▶ **GOAL**:
Output the material below in its entirety, exactly as given.
* begin SOURCE DATA *
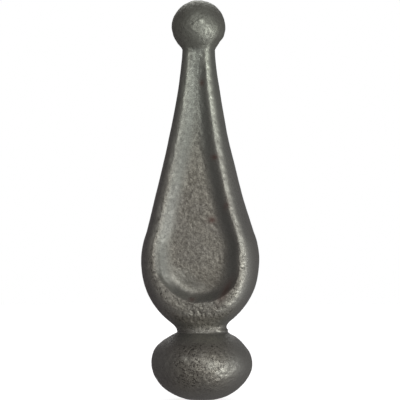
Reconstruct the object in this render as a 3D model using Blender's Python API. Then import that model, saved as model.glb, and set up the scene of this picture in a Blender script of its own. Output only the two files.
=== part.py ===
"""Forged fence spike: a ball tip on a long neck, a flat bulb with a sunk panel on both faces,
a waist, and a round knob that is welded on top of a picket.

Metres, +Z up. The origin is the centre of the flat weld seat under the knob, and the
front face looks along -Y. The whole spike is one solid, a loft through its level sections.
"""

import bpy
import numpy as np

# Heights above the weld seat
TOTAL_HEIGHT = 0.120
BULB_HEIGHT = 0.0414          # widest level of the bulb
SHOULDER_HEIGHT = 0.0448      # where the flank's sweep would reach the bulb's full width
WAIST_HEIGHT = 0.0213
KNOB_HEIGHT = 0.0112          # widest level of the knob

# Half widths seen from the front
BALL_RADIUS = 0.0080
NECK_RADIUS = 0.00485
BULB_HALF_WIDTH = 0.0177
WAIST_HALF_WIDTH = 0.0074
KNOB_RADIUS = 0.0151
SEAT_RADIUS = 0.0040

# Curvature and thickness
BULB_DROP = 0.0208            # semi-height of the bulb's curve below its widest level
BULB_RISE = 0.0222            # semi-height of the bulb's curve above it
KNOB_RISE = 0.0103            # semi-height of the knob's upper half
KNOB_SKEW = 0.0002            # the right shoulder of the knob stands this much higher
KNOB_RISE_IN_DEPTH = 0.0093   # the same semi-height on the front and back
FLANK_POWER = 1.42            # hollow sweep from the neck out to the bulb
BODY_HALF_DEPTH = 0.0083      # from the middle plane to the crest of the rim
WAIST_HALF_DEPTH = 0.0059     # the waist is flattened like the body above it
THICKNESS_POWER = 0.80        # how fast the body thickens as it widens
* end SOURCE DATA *
▶ **SOLVED EXERCISE**:
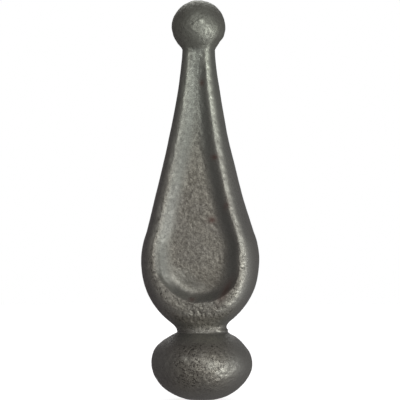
Reconstruct the object in this render as a 3D model using Blender's Python API. Then import that model, saved as model.glb, and set up the scene of this picture in a Blender script of its own. Output only the two files.
=== part.py ===
"""Forged fence spike: a ball tip on a long neck, a flat bulb with a sunk panel on both faces,
a waist, and a round knob that is welded on top of a picket.

Metres, +Z up. The origin is the centre of the flat weld seat under the knob, and the
front face looks along -Y. The whole spike is one solid, a loft through its level sections.
"""

import bpy
import numpy as np

# Heights above the weld seat
TOTAL_HEIGHT = 0.120
BULB_HEIGHT = 0.0414          # widest level of the bulb
SHOULDER_HEIGHT = 0.0448      # where the flank's sweep would reach the bulb's full width
WAIST_HEIGHT = 0.0213
KNOB_HEIGHT = 0.0112          # widest level of the knob

# Half widths seen from the front
BALL_RADIUS = 0.0080
NECK_RADIUS = 0.00485
BULB_HALF_WIDTH = 0.0177
WAIST_HALF_WIDTH = 0.0074
KNOB_RADIUS = 0.0151
SEAT_RADIUS = 0.0040

# Curvature and thickness
BULB_DROP = 0.0208            # semi-height of the bulb's curve below its widest level
BULB_RISE = 0.0222            # semi-height of the bulb's curve above it
KNOB_RISE = 0.0103            # semi-height of the knob's upper half
KNOB_SKEW = 0.0002            # the right shoulder of the knob stands this much higher
KNOB_RISE_IN_DEPTH = 0.0093   # the same semi-height on the front and back
FLANK_POWER = 1.42            # hollow sweep from the neck out to the bulb
BODY_HALF_DEPTH = 0.0083      # from the middle plane to the crest of the rim
WAIST_HALF_DEPTH = 0.0059     # the waist is flattened like the body above it
THICKNESS_POWER = 0.80        # how fast the body thickens as it widens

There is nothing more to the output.